Anil Srinivasan's workshop on the history of the pianoforte was a series of melodic postcards spanning centuries

“I Love A Piano,” Irving Berlin's anthem to the keyboard, underlines why the pianoforte occupies a unique place in the world of music. A symbol of grandeur and refinement on the concert stage, this musical instrument with its ebony wood, ivory keys, felt hammers and brass strings is a work of art. At ‘A Presentation on the Piano's Journey through Musical History', sponsored by Casio, and held as part of The Hindu Friday Review November Fest, Anil Srinivasan, who has spent most of his career in the frontlines of the city's Western music scene, branched out, revealing himself not only as an elegant performer but also as a veritable authority on the history of the pianoforte.

He began with the legend of how a wood and string instrument managed to capture the imagination of medieval Europe, how the early piano was a descendant of the Eastern santoor and the Western dulcimer, on the musical styles of four centuries and how composers themselves perceived the piano.

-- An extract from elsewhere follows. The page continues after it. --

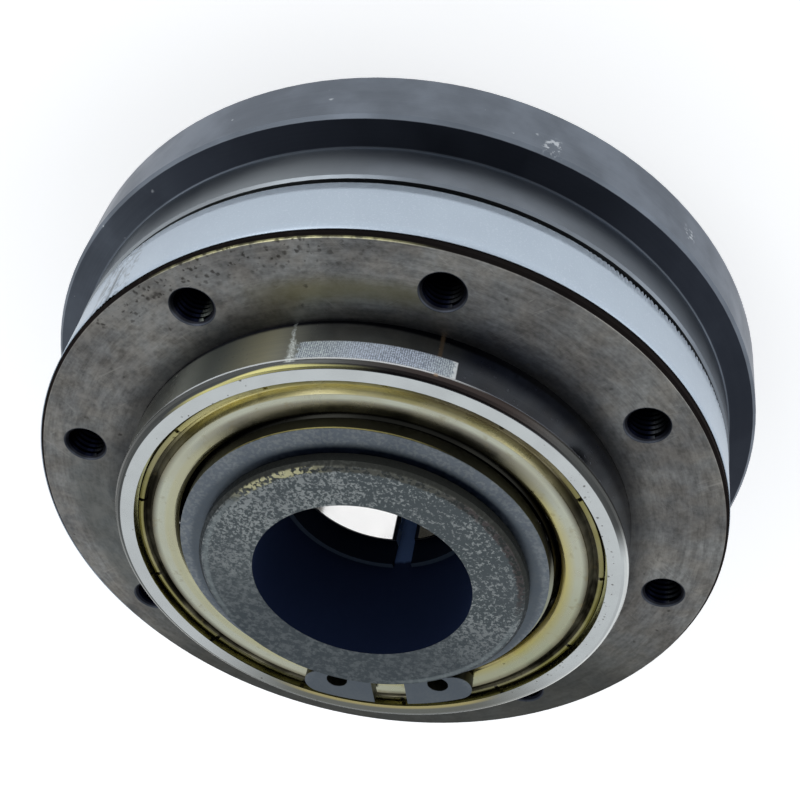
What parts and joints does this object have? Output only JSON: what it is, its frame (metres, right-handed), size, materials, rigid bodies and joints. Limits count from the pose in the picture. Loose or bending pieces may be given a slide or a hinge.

At the Seva Sadan Prayer Hall which opened out to a banyan tree nodding gently in the breeze, Anil underlined the instrument's journey around the world by playing musical examples, both short pieces and excerpts of longer ones, from a Chopin tail-piece (which inspired the M.S. Subbulakshmi favourite, ‘Kaatrinile Varum Geetham') to Für Elise, ‘Summer of 69', the James Bond theme and Pachelbel's Canon in D.  

Anil mathematically mapped out the keyboard on the Casio Celviano and delineated how an early harpsichord would have sounded. He drew the ear of the audience to the use of the number of octaves and the texture and spoke of how master piano-makers such as the pioneering Cristofori, the brilliant Stein, the classic Steinway and the modern Yamaha pushed the boundaries of tonality. This he supported by reading from Christian Jacq's book on Mozart, The Great Magician.

Anil journeyed through the French Revolution and the changes in the arts that swept Europe post-1789 heralding the Romantic Era with its accompanying emotional graphology and unfettered expression. For this, he played a poetic Chopin composition that used every dynamic to create music that “wrapped around you like a cloak”. He went from chirpy Chopin to pastoral Schubert and finished with how colonialism took the pianoforte to far-flung corners of the Earth where it has developed its own local flavour. He ended his lecture drawing notice once again to the East-West connect with a fine rendition of ‘Vande Mataram'.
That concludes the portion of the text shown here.